This L.A. Times letter to the editor is worth a re-post (I managed to lose the link, sorry):
It’s called the U.S. Postal Service because it is a service, not a corporation. Who decided the Postal Service must be profitable? Do other government agencies, like the Defense Department and the Department of Education, have to turn a profit?
Benjamin Franklin was the first postmaster general, and the Post Office has effectively served the American people for 237 years. But now it is under attack because, gasp, it’s losing money. No wonder: The Republicans in 2006 made postal workers pre-fund their retirement 75 years in advance, making it nearly impossible for the USPS to make a profit.
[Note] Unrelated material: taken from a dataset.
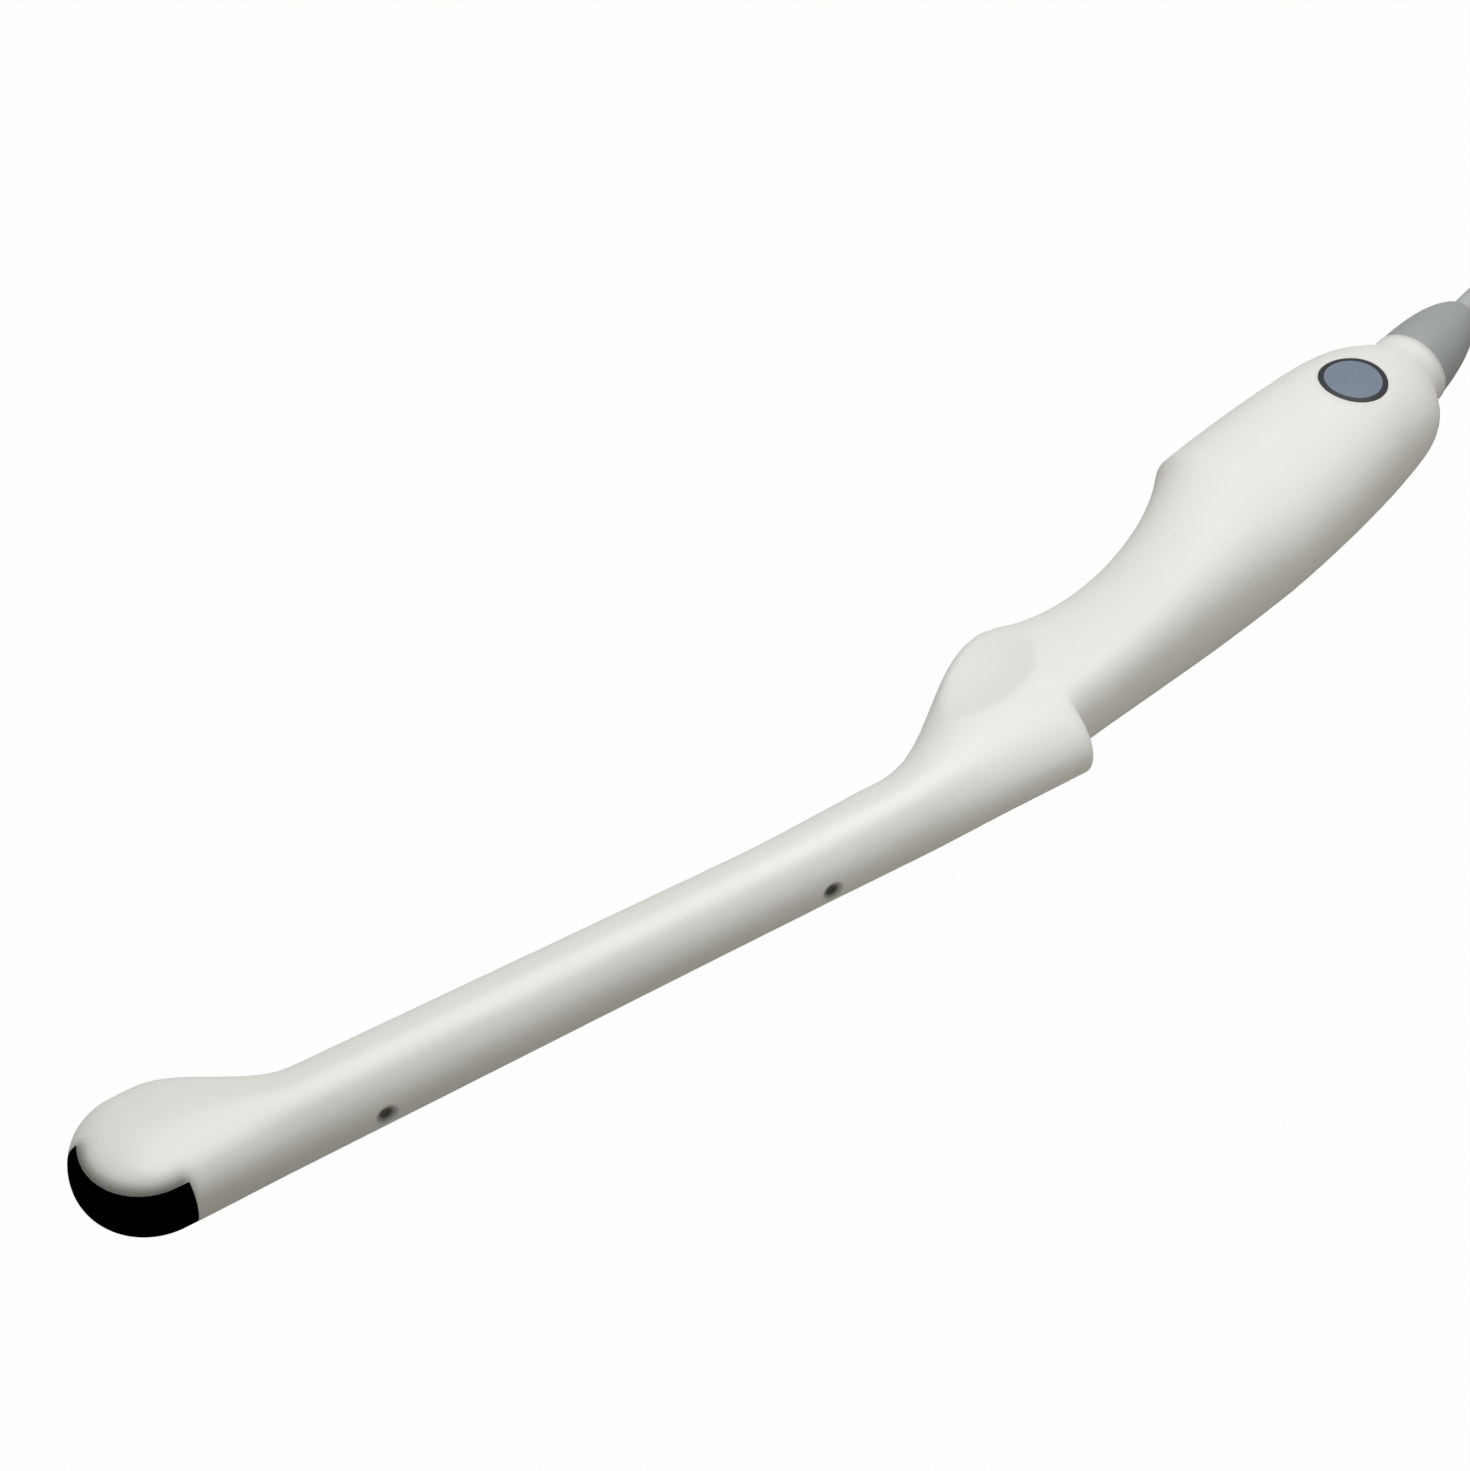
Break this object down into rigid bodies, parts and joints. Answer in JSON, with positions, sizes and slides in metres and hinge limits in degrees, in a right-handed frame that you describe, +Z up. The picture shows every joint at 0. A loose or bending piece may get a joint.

Let’s be honest: Conservatives want to privatize the Postal Service, home to two of the nation’s largest unions. If Congress insists that the USPS be profitable (and it shouldn’t), then the solution is simple: Raise the price of stamps a few cents.
The rest of that post is well worth a look, too, including this Ed Schultz quote:
You see, the post office is required by law to provide universal delivery, regardless of geography and regardless of whether or not they’re going to make a profit. It’s a big service for America. This is a rights issue. This is more not so much about convenience, this is about what you in Real America voted for: Tea Party America.
So now, after the USPS has announced the demise of Saturday mail delivery, Congress seems ready to act. The question is, what will they do? I trust Darrell Issa the way I trust Anthem Blue Cross to provide the opportunity for “high quality care at a low cost.”
Bipartisan legislation to help the struggling U.S. Postal Service could be enacted and sent to President Obama’s desk within months, top lawmakers said Wednesday.
Reps. Darrell Issa (R-Calif.) and Elijah Cummings (D-Md.), testifying before a Senate panel, said that last-minute efforts at postal reform in the previous Congress came very close to a bipartisan agreement.
Cummings, the ranking Democrat at the House Oversight Committee, even went so far as to say the legislation could make it through both chambers before the end of March.